(What this task involves):
Reproduce the listing below without any change.

(Information supplied):
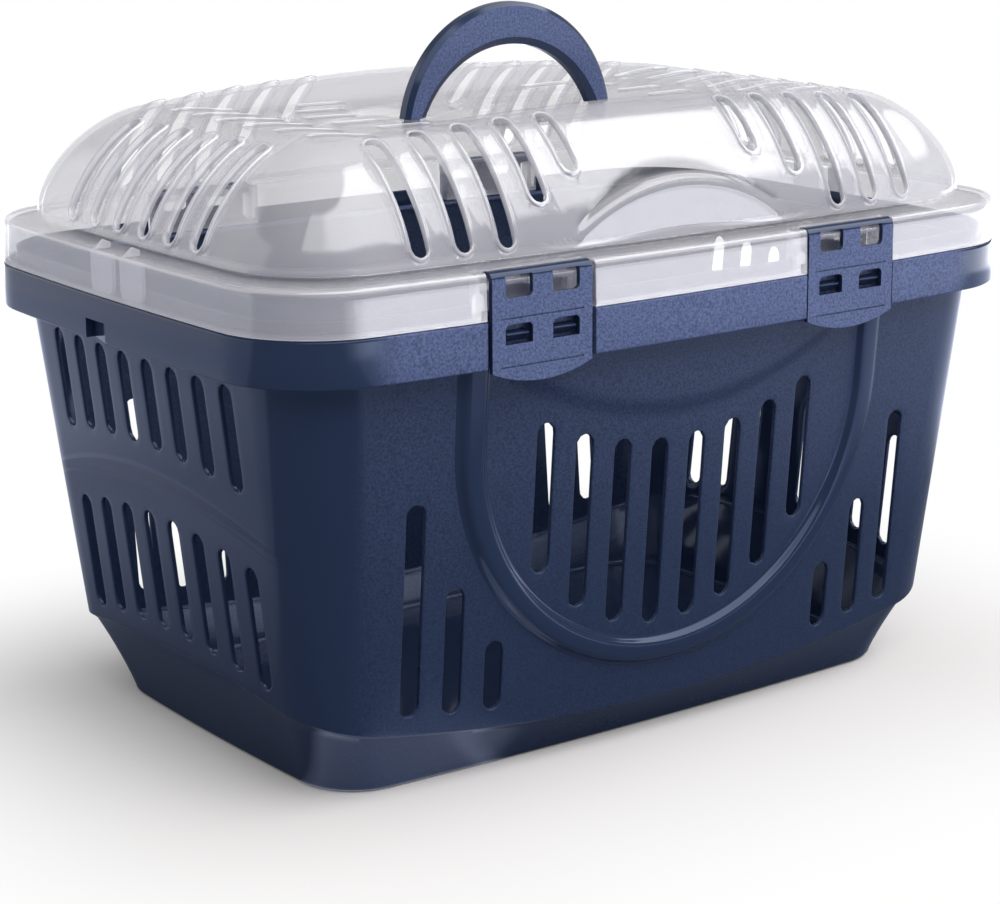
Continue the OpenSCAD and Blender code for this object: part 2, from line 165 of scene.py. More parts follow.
def shell(name, sheet, field, us, vs, rims, poles, grain=None):
    """Closed shell from sheet(u, v, side), side 0 outside and 1 inside, opened where field(u, v) is below the first
    offset of its rim. rims[kind] lists (offset from the slot's edge, side, lift along the normal)."""
    us, vs = np.asarray(us, float), np.asarray(vs, float)
    cols, rows = len(us), len(vs)
    u, v = [g.reshape(-1) for g in np.meshgrid(us, vs)]
    first = np.array([rim[0][0] for rim in rims])

    def gap(a, b, level):
        d, kind = field(a, b)
        return d - (first[kind] if level is None else level), kind

    def slide(a, b, level):
        """Newton steps along the sheet to the line where the field has this level"""
        for _ in range(4):
            e = 0.02
            f, _k = gap(a, b, level)
            p = sheet(a, b, 0)
            fu, fv = (gap(a + e, b, level)[0] - f) / e, (gap(a, b + e, level)[0] - f) / e
            gu = ((sheet(a + e, b, 0) - p) ** 2).sum(1) / e ** 2
            gv = ((sheet(a, b + e, 0) - p) ** 2).sum(1) / e ** 2
            size = fu * fu / gu + fv * fv / gv
            a, b = a - f * fu / gu / size, b - f * fv / gv / size
        return a, b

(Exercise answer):
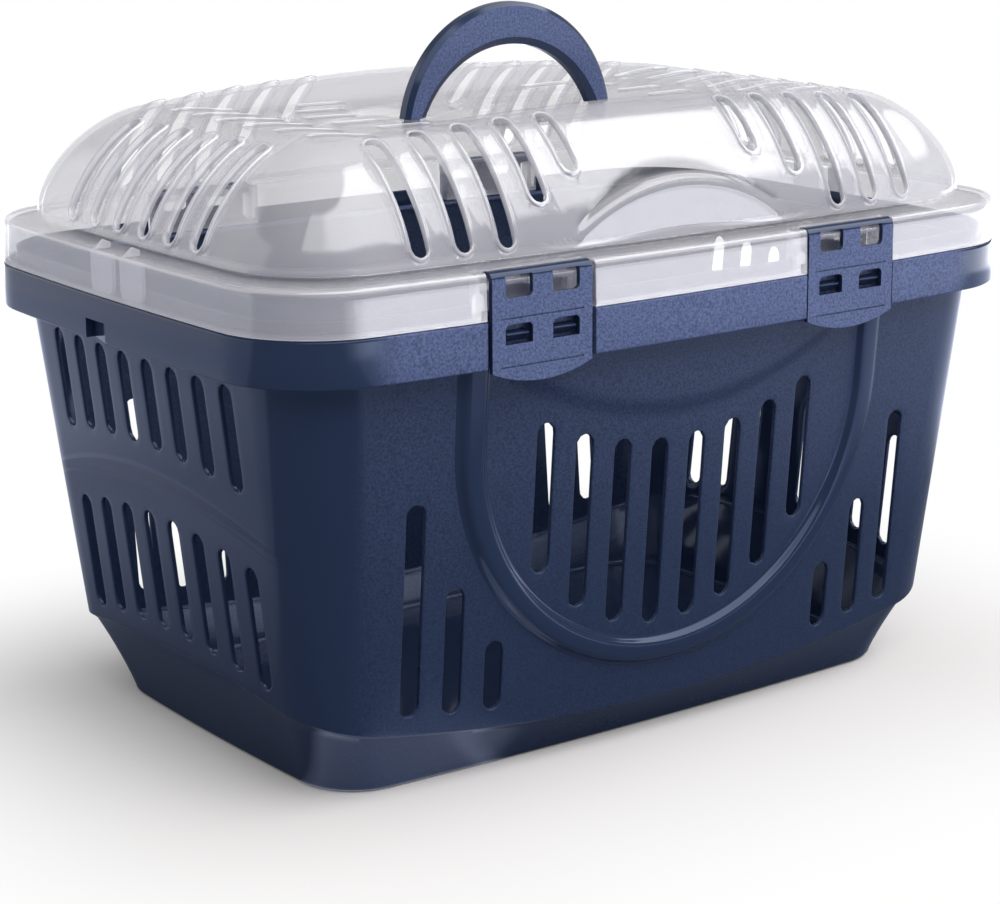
Continue the OpenSCAD and Blender code for this object: part 2, from line 165 of scene.py. More parts follow.
def shell(name, sheet, field, us, vs, rims, poles, grain=None):
    """Closed shell from sheet(u, v, side), side 0 outside and 1 inside, opened where field(u, v) is below the first
    offset of its rim. rims[kind] lists (offset from the slot's edge, side, lift along the normal)."""
    us, vs = np.asarray(us, float), np.asarray(vs, float)
    cols, rows = len(us), len(vs)
    u, v = [g.reshape(-1) for g in np.meshgrid(us, vs)]
    first = np.array([rim[0][0] for rim in rims])

    def gap(a, b, level):
        d, kind = field(a, b)
        return d - (first[kind] if level is None else level), kind

    def slide(a, b, level):
        """Newton steps along the sheet to the line where the field has this level"""
        for _ in range(4):
            e = 0.02
            f, _k = gap(a, b, level)
            p = sheet(a, b, 0)
            fu, fv = (gap(a + e, b, level)[0] - f) / e, (gap(a, b + e, level)[0] - f) / e
            gu = ((sheet(a + e, b, 0) - p) ** 2).sum(1) / e ** 2
            gv = ((sheet(a, b + e, 0) - p) ** 2).sum(1) / e ** 2
            size = fu * fu / gu + fv * fv / gv
            a, b = a - f * fu / gu / size, b - f * fv / gv / size
        return a, b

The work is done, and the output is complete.